Required work — In the entries below, the lines from the one with "Keep writing the Blender" through the one with "return place" are to be copied exactly; both ends count.

Data for the task —
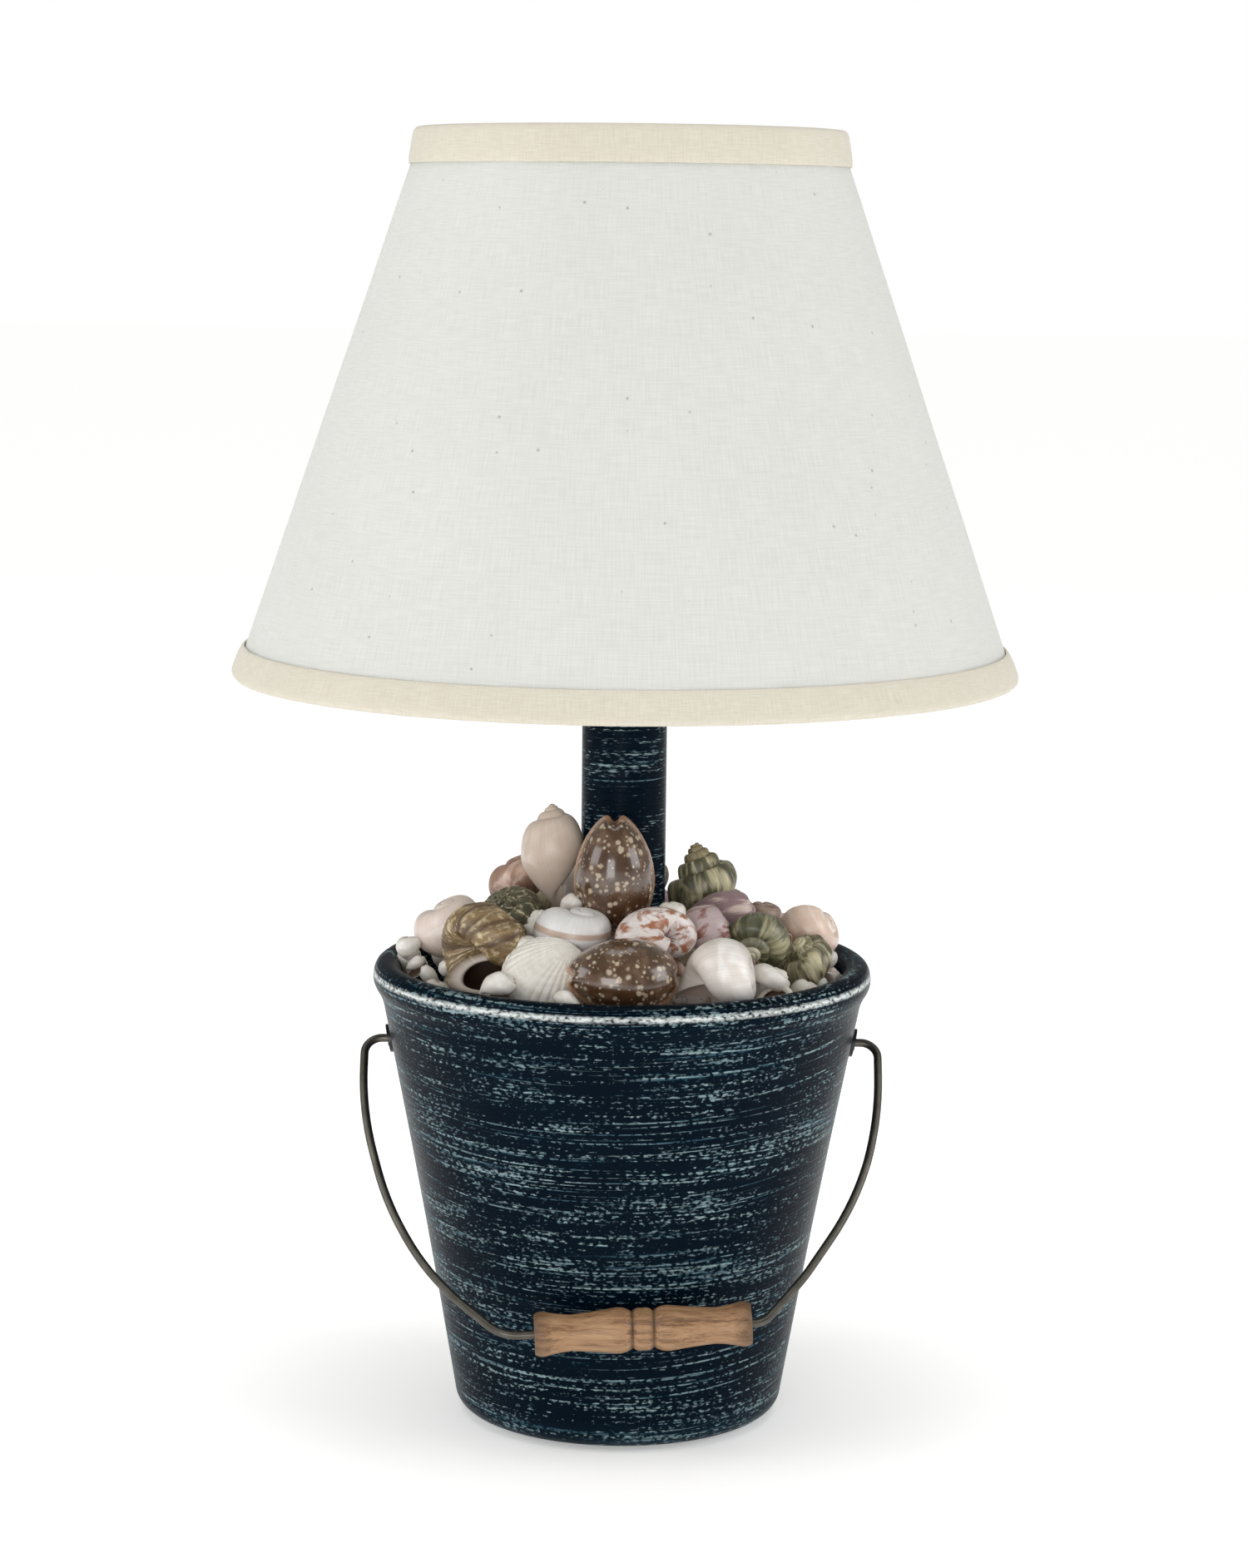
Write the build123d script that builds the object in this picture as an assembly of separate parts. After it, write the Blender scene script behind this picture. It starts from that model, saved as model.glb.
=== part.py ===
from build123d import *
import os
from math import cos, radians, sin, sqrt

# Table lamp whose base is a brushed sand bucket heaped with sea shells. Millimetres, +Z up, -Y the front.
# The origin is on the table, at the centre of the bucket's foot.

# ---- bucket ----
FELT = 1.5
BUCKET_FOOT_R = 66.5
BUCKET_RECESS_R = 58
FLOOR_UNDER = 18
FLOOR_TOP = 26
WALL_LOW = (76.9, 10.5)
WALL_MID = (94.9, 112)
WALL_HIGH = (110.4, 191.5)
WALL = 8
RIM_TOP = 215
INNER_LOW_R = 72
INNER_RIM_R = 102.5
CORD_INLET_Z = 10
CORD_INLET_R = 3.5
INLET_FACE_Y = 73.5

# ---- bail handle ----
PIVOT_Z = 175.6
BAIL_HANG = 41.5
BAIL_WIRE_R = 1.9
RUNNING_GAP = 0.08
EAR_R = 6.5
EAR_BARREL_R = 3.5
EAR_PROUD = 1.8
GRIP_CENTRE_U = 11
GRIP_LENGTH = 97

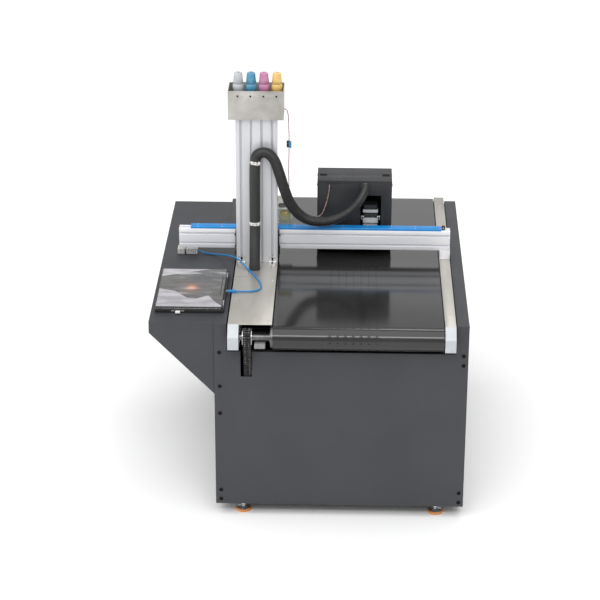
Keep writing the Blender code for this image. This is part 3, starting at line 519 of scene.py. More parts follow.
def add_prism(work, outline, axis, low, high, holes=()):
    """Prism with holes through it, along X, Y or Z; the outline is in the other two axes, in order."""
    index = "XYZ".index(axis)

    def spot(pair, depth):
        place = list(pair)
        place.insert(index, depth)
        return place

    for depth in (low, high):
        edges = []
        for loop in (outline, *holes):
            ring = [work.verts.new(spot(p, depth)) for p in loop]
            edges += [work.edges.new((ring[i - 1], ring[i])) for i in range(len(ring))]
        bmesh.ops.triangle_fill(work, edges=edges, use_beauty=True)
    for loop in (outline, *holes):
        for a, b in zip(loop, loop[1:] + loop[:1]):
            corners = [spot(a, low), spot(b, low), spot(b, high), spot(a, high)]
            work.faces.new([work.verts.new(c) for c in corners])


def round_loop(centre, radius, steps=16):
    return [(centre[0] + radius * math.cos(math.tau * i / steps),
             centre[1] + radius * math.sin(math.tau * i / steps))
            for i in range(steps)]


def screws(name, places, normal, body, look=None, radius=0.0075, height=0.0032,
           cap=False):
    """A set of screws on one face, as one piece."""
    work = bmesh.new()
    for place in places:
        (add_cap_screw if cap else add_screw)(work, Vector(place), normal, radius, height)
    return piece(name, work, look or SCREW_BLACK, body)


# ---------------------------------------------------------------- camera, floor and light
def make_camera():
    lens = bpy.data.cameras.new("camera")
    lens.lens = LENS
    lens.sensor_width = 36.0
    lens.clip_end = 60.0
    camera = bpy.data.objects.new("camera", lens)
    bpy.context.scene.collection.objects.link(camera)
    facing = Euler((math.radians(90 - CAMERA_DOWN), 0, math.radians(CAMERA_YAW))).to_matrix()
    roll = Matrix.Rotation(math.radians(CAMERA_ROLL), 3, "Z")
    camera.matrix_world = Matrix.Translation(CAMERA_PLACE) @ (facing @ roll).to_4x4()
    bpy.context.scene.camera = camera


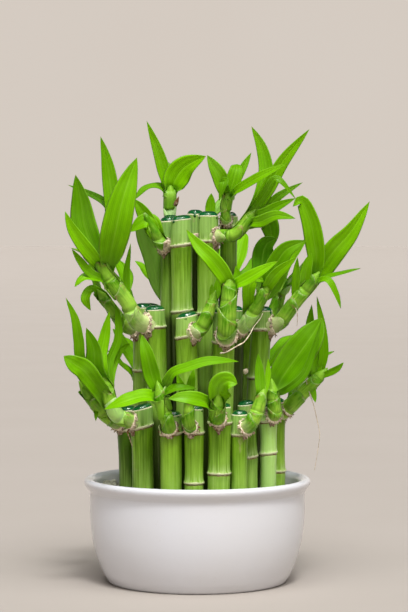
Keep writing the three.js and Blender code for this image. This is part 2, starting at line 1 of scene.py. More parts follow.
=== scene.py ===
"""Lucky bamboo: a three-tier tower of cut dracaena canes in gravel, in a round white bowl.

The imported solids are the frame. Each of them is stood for by a finer piece of the same form: the
turned bowl, the pebbles, the canes with their nodes and wax caps, and the leafy shoots. Buds, dry
fringes and aerial roots are added. Lengths in the tables are millimetres; the bowl stands on z = 0
and the front of the arrangement faces -Y.
"""

from __future__ import annotations

import logging
import math
import random
from collections.abc import Callable, Iterable, Mapping, Sequence
from dataclasses import dataclass, field
from enum import Enum
from typing import NamedTuple

import bmesh
import bpy
from mathutils import Euler, Matrix, Vector

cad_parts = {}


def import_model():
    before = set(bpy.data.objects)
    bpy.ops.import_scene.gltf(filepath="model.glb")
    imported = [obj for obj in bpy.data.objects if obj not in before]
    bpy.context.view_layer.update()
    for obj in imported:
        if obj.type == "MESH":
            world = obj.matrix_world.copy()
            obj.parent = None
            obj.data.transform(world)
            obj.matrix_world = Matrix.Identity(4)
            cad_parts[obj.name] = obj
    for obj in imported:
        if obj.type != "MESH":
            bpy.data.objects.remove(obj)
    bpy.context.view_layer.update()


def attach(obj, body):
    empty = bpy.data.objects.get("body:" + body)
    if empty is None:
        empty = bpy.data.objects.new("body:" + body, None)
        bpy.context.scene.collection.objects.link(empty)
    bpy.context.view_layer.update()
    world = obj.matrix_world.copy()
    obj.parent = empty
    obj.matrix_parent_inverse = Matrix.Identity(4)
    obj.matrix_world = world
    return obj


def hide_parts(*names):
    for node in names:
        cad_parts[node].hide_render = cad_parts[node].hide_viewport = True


LOG = logging.getLogger("lucky_bamboo")
MM = 0.001
BODY = "root"
CLUSTER_X = 3.0
GRAVEL_TOP = 50.0
HEAP_HEIGHT = 4.0
CANE_FOOT = 13.0
SKIN_INSET = 0.15
MARK_REACH = 6.0
BLACK = (0.0, 0.0, 0.0, 1.0)
WARM_GLOSS = (0.95, 1.0, 0.5, 1.0)

Colour = tuple[float, float, float, float]
Point = tuple[float, float, float]
Stops = Sequence[tuple[float, float]]
Number = "float | Wire"
Paint = "str | Wire"
Blend = "float | Vector"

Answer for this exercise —
Keep writing the Blender code for this image. This is part 3, starting at line 519 of scene.py. More parts follow.
def add_prism(work, outline, axis, low, high, holes=()):
    """Prism with holes through it, along X, Y or Z; the outline is in the other two axes, in order."""
    index = "XYZ".index(axis)

    def spot(pair, depth):
        place = list(pair)
        place.insert(index, depth)
        return place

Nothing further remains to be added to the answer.